The Church rejects the notion that the substance of the bread and wine vanish
and are replaced with the substance of the body and blood of Jesus. It says the
substance of the bread and wine are turned into the substance of the body and
blood of Jesus. This really means that Jesus's substance is made from that of
the bread and wine.
The doctrine of the transformation is so odd that most Catholics if not all
struggle with it. There are reports of Jesus miraculously changing the bread
into his bleeding flesh. These reports are doubtful considering that no Catholic
miracles such as apparitions of Mary are credible. The evidence says that the
Church is not to be taken seriously.
Some of the stories of bread becoming flesh or bleeding or whatever, the stories
of the Eucharistic Miracles, are regarded as true. Most are not. And yet their
veneration is permitted.
The Church claims that the stories are true when there is no reasonable
explanation apart from the supernatural. There must be verification that the
flesh or blood is of human origin. Predictably, there is little concern for
proving all the flesh and blood out there came from one man - from Jesus!

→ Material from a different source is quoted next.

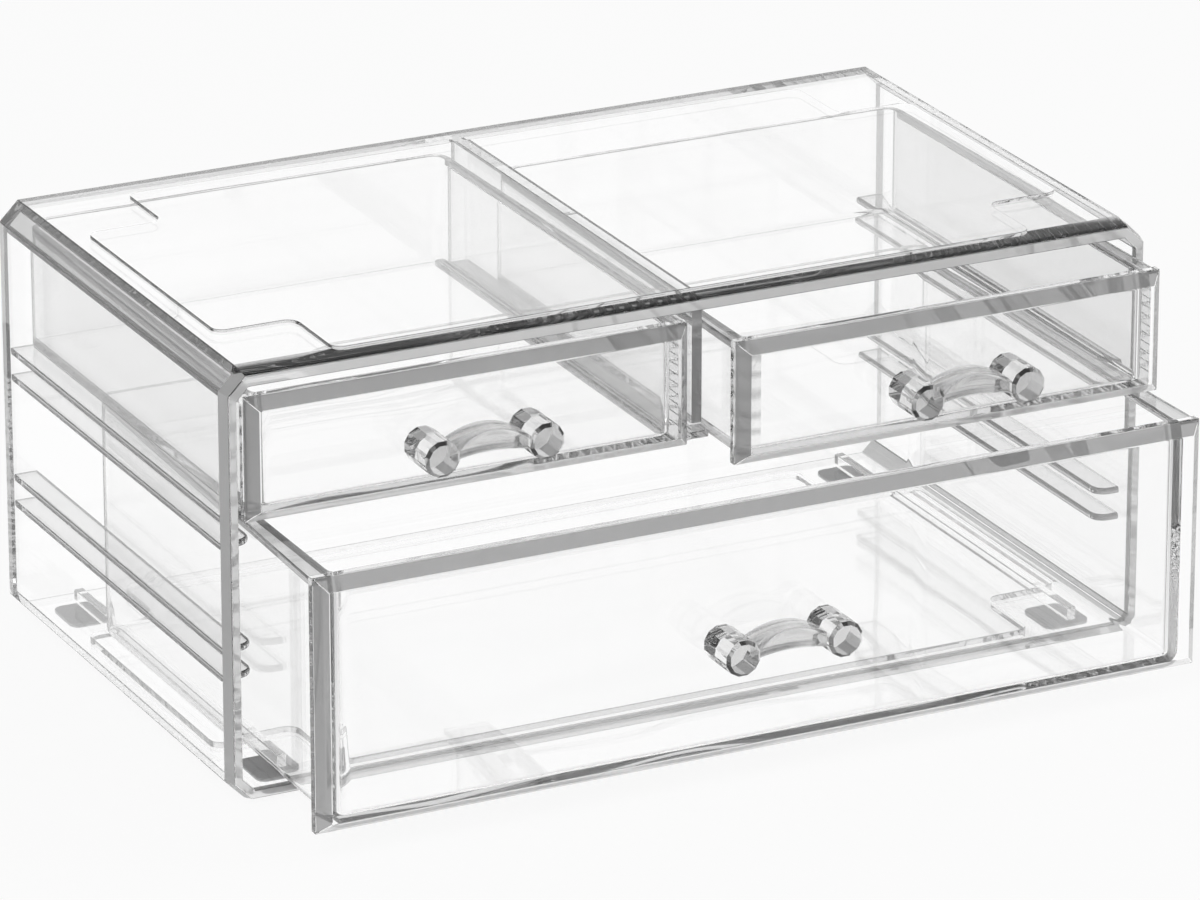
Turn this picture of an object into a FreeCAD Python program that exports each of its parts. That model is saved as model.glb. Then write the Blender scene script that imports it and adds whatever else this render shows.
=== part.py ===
import FreeCAD, Part
import math
import os

# Clear moulded organizer: an open-fronted case with two small drawers side by side above one
# tall full-width drawer. Millimetres. +X is the viewer's right, the drawers open toward -Y,
# +Z is up, and the origin is the centre of the case's footprint on the table.

# ---- driving dimensions: case ----
case_width = 305.0
case_depth = 169.6
case_height = 134.4
side_wall = 3.8
top_wall = 4.6
base_wall = 3.8
back_wall = 3.2
corner_bevel = 6.2
inner_corner_bevel = 4.0
rim_depth = 4.8
rim_inset = 1.2

# ---- driving dimensions: stacking step on the top and under the base ----
step_height = 0.9
floor_step_height = 1.9
step_side_margin = 12.0
step_front_margin = 5.3
step_back_margin = 11.8
step_notch_width = 25.0
step_notch_depth = 28.0
step_corner_radius = 4.0
step_clearance = 0.4

# ---- driving dimensions: foot pads ----
foot_stand = 0.8
foot_pocket = 0.6
foot_length_x = 15.0
foot_length_y = 17.0
foot_corner_radius = 3.0
foot_side_margin = 13.0
foot_end_margin = 8.8

# ---- driving dimensions: runners and divider ----
runner_reach = 7.8
runner_thickness = 2.2
runner_tip_radius = 5.0
runner_front_gap = 2.3
runner_back_gap = 0.6
guide_pitch = 8.6
tier_pitch = 41.4
divider_thickness = 3.3
divider_front_setback = 0.8
divider_front_clear_height = 7.0
divider_nose_radius = 1.4
divider_shelf_overlap = 2.4
floor_runner_width = 3.0
floor_runner_inset = 3.2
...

The supernatural is not an explanation at all. If you have tried all the natural
explanations and none fits that does not mean that none of them really fits.
Maybe you made a mistake or have been told something wrong. And what if there is
a natural explanation you know nothing about? The absence of a natural
explanation does not prove that the only explanation is supernatural.
The supernatural is not enough. Religion imagines that the magical and the
supernatural are not the same thing. Sensible people believe they are for both
claim to be able to raise the dead,. Religion says the supernatural ultimately
comes from God. But suppose magic and the supernatural though alike are not the
same. Then most people in history have believed that magic can make the
impossible happen. Even if there is a God, an all-powerful God, what if magic
really exists? You may say it is impossible for it to exist for it is the
impossible happening. But somebody could say that they have seen the impossible
happening. The point is that you cannot know if the supernatural is magic or not
and if magic exists then it is able to contradict even God!
The errors and lies in the reasoning of those involved in "authenticating"
Eucharistic Miracles warns us off believing in them!